Donna Cornelia Brandolini d'Adda dei conti di Valmareno, better known as Coco Brandolini d'Adda, (born June 27, 1979) is a French-born Italian fashion executive, editor and socialite.

Early life and family 
Brandolini d'Adda was born on June 27, 1979 in Paris to Rodrigo Tiberto Brandolini d'Adda, Conte di Valmareno and Princess Georgine Maria Natividad de Faucigny-Lucinge et Coligny. Her paternal grandmother was Countess Cristiana Brandolini d'Adda, the sister of Gianni Agnelli and daughter of Edoardo Agnelli and Donna Virginia Bourbon del Monte (daughter of Carlo Bourbon del Monte, Prince di San Faustino).
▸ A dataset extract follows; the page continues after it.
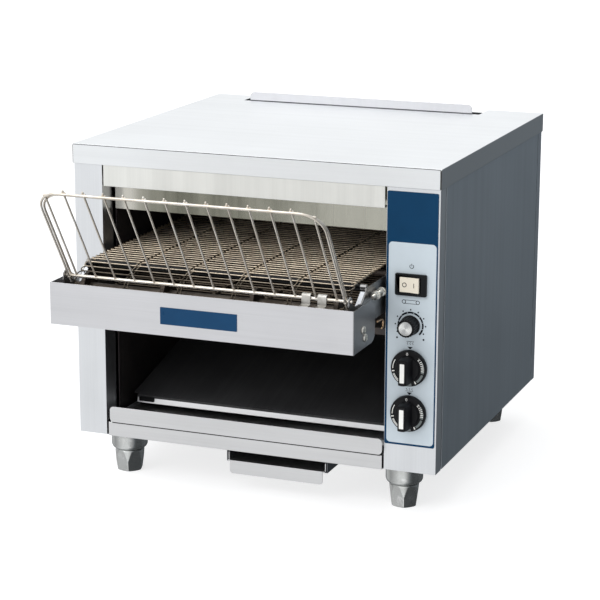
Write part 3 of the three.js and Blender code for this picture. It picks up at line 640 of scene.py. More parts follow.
def spline(pts, per=4, closed=False):
    """Catmull-Rom through points."""
    pts = [Vector(p) for p in pts]
    m = len(pts)
    out = []
    rng = range(m if closed else m - 1)
    for i in rng:
        p0 = pts[(i - 1) % m] if closed or i else pts[0]
        p1, p2 = pts[i], pts[(i + 1) % m]
        p3 = pts[(i + 2) % m] if closed or i < m - 2 else pts[-1]
        for k in range(per):
            t = k / per
            out.append(0.5 * ((2 * p1) + (p2 - p0) * t + (2 * p0 - 5 * p1 + 4 * p2 - p3) * t * t + (3 * p1 - p0 - 3 * p2 + p3) * t ** 3))
    if not closed:
        out.append(pts[-1])
    return out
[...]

Her maternal grandfather was the French aristocrat Prince Jean-Louis de Faucigny-Lucinge and her maternal grandmother was Sylvia Régis de Oliveira, the only daughter of Raul Régis de Oliveira, a Brazilian diplomat who served as Brazil’s Ambassador to the United Kingdom from 1925 to 1939. She has a younger sister, Bianca Brandolini d'Adda. Two of her family's ancestral palaces, the Palazzo Brandolin Rota and the Palazzo Morosini Brandolin, are located on the Grand Canal in Venice. She grew up in Paris, but spent a lot of her youth at her paternal grandparents' estate in Vistorta. She went to university in Paris to study philosophy and political science.

Career 
Brandolini d'Adda was an intern at Harper's Bazaar before attending Central Saint Martins College of Art and Design in London. From 2001 to 2005, Brandolini d'Adda worked for Oscar de la Renta as a fashion consultant and design assistant. After working at Oscar de la Renta, she became a fashion consultant for Alberta Ferretti and Adam Lippes. She later was appointed Fashion Director at Tar Magazine and has worked as a fashion consultant for Tomas Maier at Bottega Veneta and at Nina Ricci. She later became an editor at Anew Magazine. Brandolini d'Adda worked as an artistic muse for Giambattista Valli. In 2012, Brandolini d'Adda, as head of the couture team, collaborated on Dolce & Gabbana's Alta Moda collection.

Personal life 
Brandolini d'Adda married Matteo Colombo in September 2008. The couple celebrated their civil ceremony with four hundred guests at the Italian Embassy in Paris. On September 27, 2008 the couple had a private religious wedding ceremony at a Catholic church in Vistorta, Italy. They have two daughters named Nina and Lea.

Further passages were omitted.